### MATERIAL PROVIDED

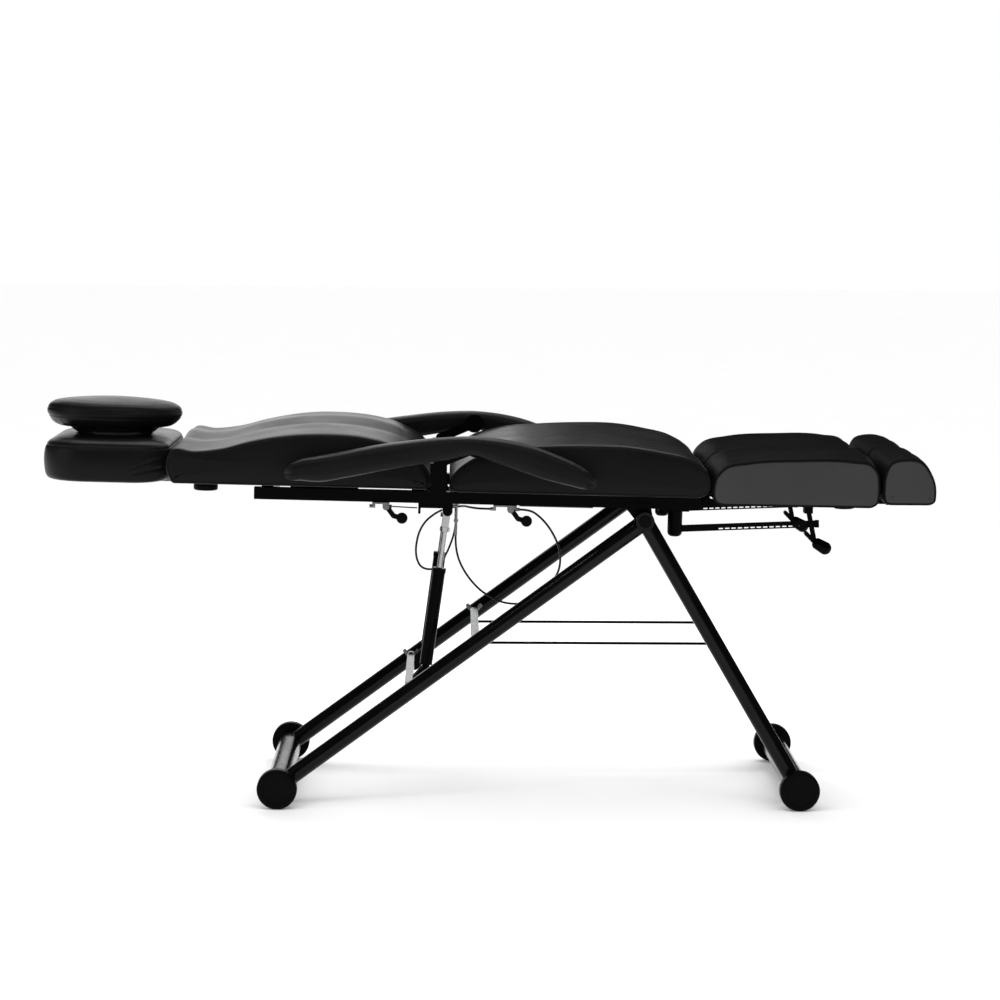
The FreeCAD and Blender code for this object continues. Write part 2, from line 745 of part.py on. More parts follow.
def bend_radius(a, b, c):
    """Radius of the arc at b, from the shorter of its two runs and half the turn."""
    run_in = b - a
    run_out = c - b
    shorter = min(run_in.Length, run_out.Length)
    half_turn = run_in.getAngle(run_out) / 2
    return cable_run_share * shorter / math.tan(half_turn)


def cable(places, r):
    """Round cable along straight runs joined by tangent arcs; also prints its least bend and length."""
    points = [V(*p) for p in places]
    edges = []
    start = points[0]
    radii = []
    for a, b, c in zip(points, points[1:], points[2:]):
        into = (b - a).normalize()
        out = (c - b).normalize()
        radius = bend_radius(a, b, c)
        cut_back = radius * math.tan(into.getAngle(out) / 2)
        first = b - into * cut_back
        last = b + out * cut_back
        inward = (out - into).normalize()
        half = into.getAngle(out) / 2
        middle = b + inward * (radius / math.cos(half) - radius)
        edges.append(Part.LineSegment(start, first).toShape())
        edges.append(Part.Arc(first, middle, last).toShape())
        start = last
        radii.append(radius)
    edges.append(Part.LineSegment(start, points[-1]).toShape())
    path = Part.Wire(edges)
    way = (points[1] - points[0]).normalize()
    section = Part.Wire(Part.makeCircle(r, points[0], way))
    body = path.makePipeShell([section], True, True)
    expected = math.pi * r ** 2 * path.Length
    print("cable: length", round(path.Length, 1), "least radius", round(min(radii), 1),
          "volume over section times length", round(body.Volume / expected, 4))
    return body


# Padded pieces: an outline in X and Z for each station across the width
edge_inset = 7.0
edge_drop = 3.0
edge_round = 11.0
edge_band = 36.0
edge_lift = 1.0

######

- [DO THIS] Write down again the exact lines running from the beginning of the data to the line containing "return cable_run_share *", with both ends included.

- [TASK RESPONSE]
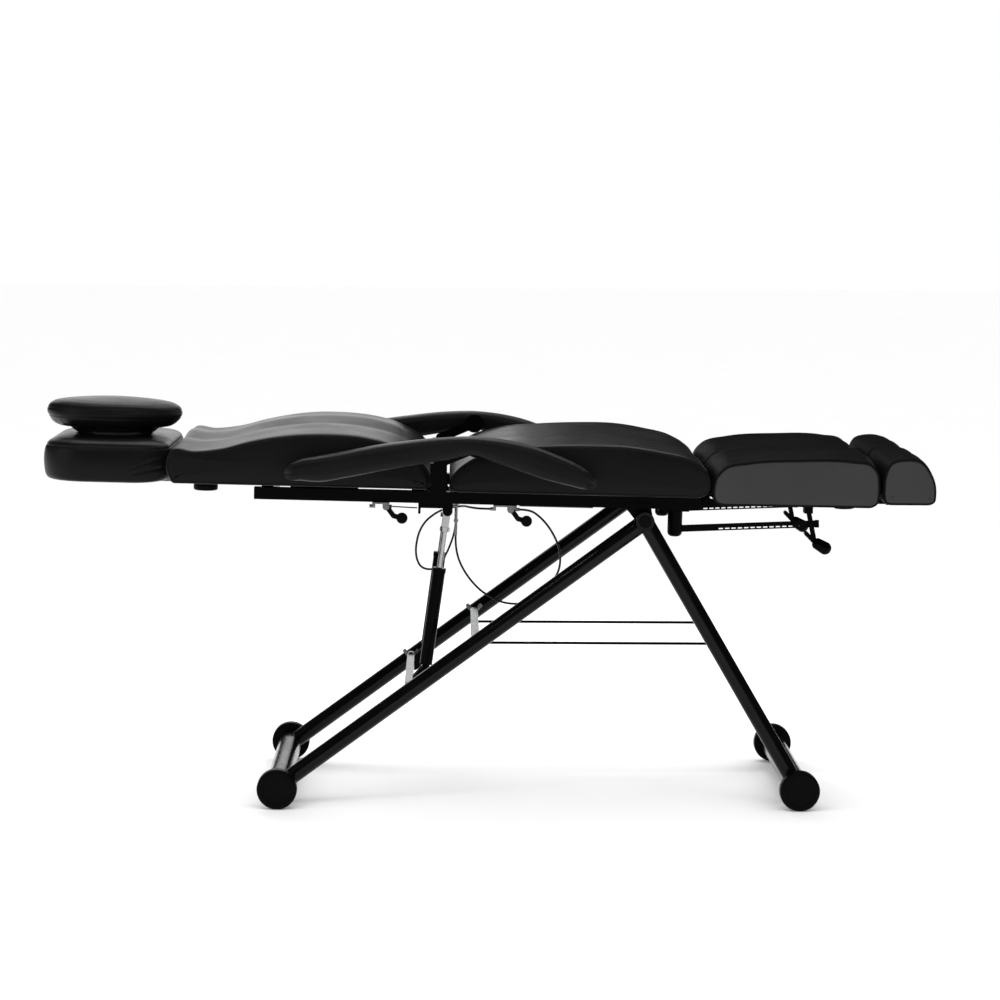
The FreeCAD and Blender code for this object continues. Write part 2, from line 745 of part.py on. More parts follow.
def bend_radius(a, b, c):
    """Radius of the arc at b, from the shorter of its two runs and half the turn."""
    run_in = b - a
    run_out = c - b
    shorter = min(run_in.Length, run_out.Length)
    half_turn = run_in.getAngle(run_out) / 2
    return cable_run_share * shorter / math.tan(half_turn)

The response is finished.